Villas Boas e João Pereira que os deixem a falar sozinhos

Villas-Boas não tem de ir falar com quem faz atos de arruaça, crimes, quem gostava de ver novamente as macacadas do passado. Se for falar com eles… só para os mandar à fava! Crucificar João Pereira depois do primeiro desaire parece-me manifestamente exagerado, para não dizer desonesto. Este é o ‘Nunca Mais é Sábado’, espaço de opinião de Nuno Raposo

1 Nunca seria fácil. Nunca seria um barco a navegar em águas calmas. Acreditar que a transição no FC Porto se faria sem turbulência era como acreditar no coelhinho da Páscoa. Porque foram 40 anos daquilo, no muito bom que teve e no muito mau também, que apesar de derrotado por 80 por cento nas urnas deixou franja de 20 por cento daquilo, que estava só à espera de um par de derrotas para se manifestar e ruidosamente. Eles não querem saber de como André Villas-Boas herdou o clube, das dificuldades que enfrenta. Claro que a grandeza do FC Porto exige vitória, e mais atitude também, mas também tolerância que num ano zero é bem precisa. E paciência. Veja-se a que teve Frederico Varandas no Sporting, que antes da cartada Amorim enfrentou a ira de muitos.
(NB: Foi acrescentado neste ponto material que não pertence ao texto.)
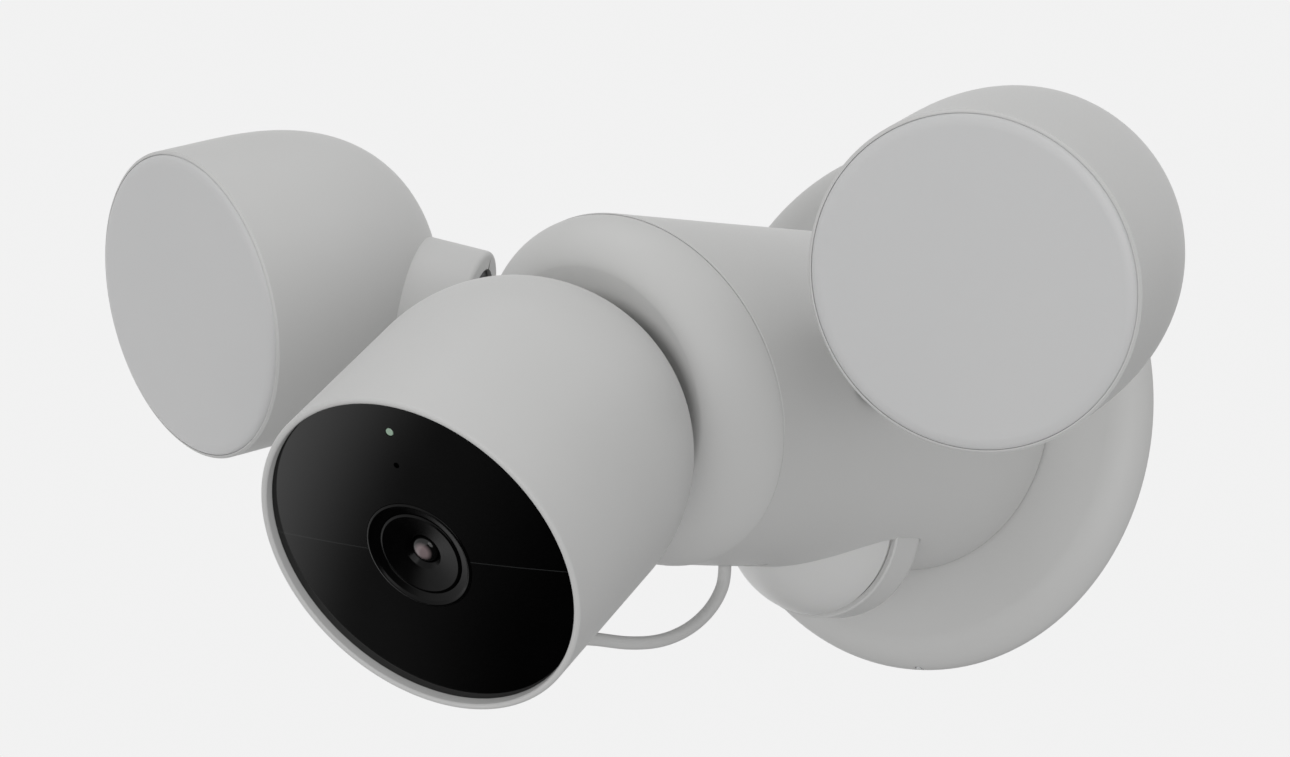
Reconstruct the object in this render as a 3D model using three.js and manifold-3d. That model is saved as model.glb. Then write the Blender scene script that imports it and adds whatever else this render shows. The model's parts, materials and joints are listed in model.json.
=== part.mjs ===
// A wall-mounted floodlight camera. A round wall plate carries a barrel that points forward. The barrel's
// sloping front is a dished cap, where a magnet holds the round back of the camera head. A lamp hangs on a
// ball arm on each side of the barrel, and a motion sensor bulges out below it.
// Millimetres, +Z up, +Y into the wall. The origin is the centre of the wall bracket's back face.
import * as THREE from "three";
import { mergeVertices } from "three/addons/utils/BufferGeometryUtils.js";
import Module from "manifold-3d";

const wasm = await Module();
wasm.setup();

// Clearances and facets
const GAP = 0.3;
const FINE = 36;
const MEDIUM = 20;
const SMALL = 12;
const DEGREE = Math.PI / 180;

// Wall plate
const PLATE_RADIUS = 66.3;
const PLATE_BACK = 1.5; // the plate's rear edge stands on a gasket this far from the wall
const PLATE_DEPTH = 8.5;
const PLATE_EDGE_WIDTH = 9;
const PLATE_WALL = 2.5;
const PLATE_HOLE = 28;
const RETAINING_SCREW_Y = -3.3;

// Barrel and its oblique front seam
const BARREL_RADIUS = 41.2;
const BARREL_FRONT_RADIUS = 40.3;
const BARREL_WALL = 2.6;
const BARREL_START = PLATE_DEPTH + GAP;
const SEAM_DEPTH = 123.9;
const SEAM_TILT = 21.3 * DEGREE;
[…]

Calha a propósito a lembrança do presidente do Sporting para ir ao que me trouxe a Villas-Boas. Varandas cortou com claques, Villas-Boas quer pô-las na ordem. Mas para isso não tem de ir falar com um conjunto de meia dúzia de indivíduos que esperaram a equipa no Dragão depois da eliminação da Taça de Portugal. Os adeptos têm o direito de protestar? Claro. Mas protestar não é atirar petardos ao autocarro. Isso são atos de arruaça, crimes. É certo que muitos portistas, até dos 80 por cento que votaram na nova Direção, estão a reclamar agora, mas os que foram ao Dragão no domingo à noite são os mesmos que gostavam de ver as macacadas do passado a acontecer. E a esses Villas-Boas não deve explicação alguma. Não tem de ir falar com eles, se for… só para os mandar à fava!

2 Nunca seria fácil. Nunca seria um passeio em águas calmas. Acreditar que a transição no Sporting, de Ruben Amorim para João Pereira ou outro qualquer treinador, se faria sem pedras no caminho era como acreditar no Pai Natal. Porque foram quase cinco anos de sucessos (com pelo menos uma época de insucesso pelo meio mas tolerada) que a maioria dos sportinguistas nunca se lembra de ter vivido noutra altura. E Amorim não foi apenas o sucesso desportivo, foi a estabilidade que deu ao clube, que permitiu a Varandas pôr ordem na casa mesmo na hora das medidas impopulares mas necessárias, foi a comunicação que tranquilizou e resolveu problemas.

Amorim só há um, como só há um Mourinho, um só Klopp, um só Guardiola. No Liverpool, no Sporting agora, nos passados clubes da época áurea de Mourinho e no futuro no City, substituir alguém genial foi, é e será tarefa árdua. Sobretudo porque a tentação da comparação acaba inevitável… Mas sinceramente: crucificar João Pereira depois do primeiro desaire — que por acaso foi só com Arsenal, mas pesado, sim, e o Sporting, como diz Hjulmand, «não pode perder 1-5 com nenhuma equipa do mundo», bem o dinamarquês na pele de capitão, apontando à grandeza do clube, mesmo que saibamos que até Real Madrid, City, Barcelona às vezes perdem por cinco… — parece-me manifestamente exagerado, para não dizer desonesto.

João Pereira nunca será Ruben Amorim, ninguém o seria, mas deixem pelo menos ver como corre com o Santa Clara, como corre com o Moreirense, como corre com o Club Brugge. E neste particular, os sportinguistas mostraram em Alvalade que o novo treinador vai ter apoio. Sim, claro que serão os resultados a ditar o futuro, como sempre, mas pelo menos deixem o homem trabalhar. E até prova em contrário, que João Pereira os deixe, para já, a falar sozinhos.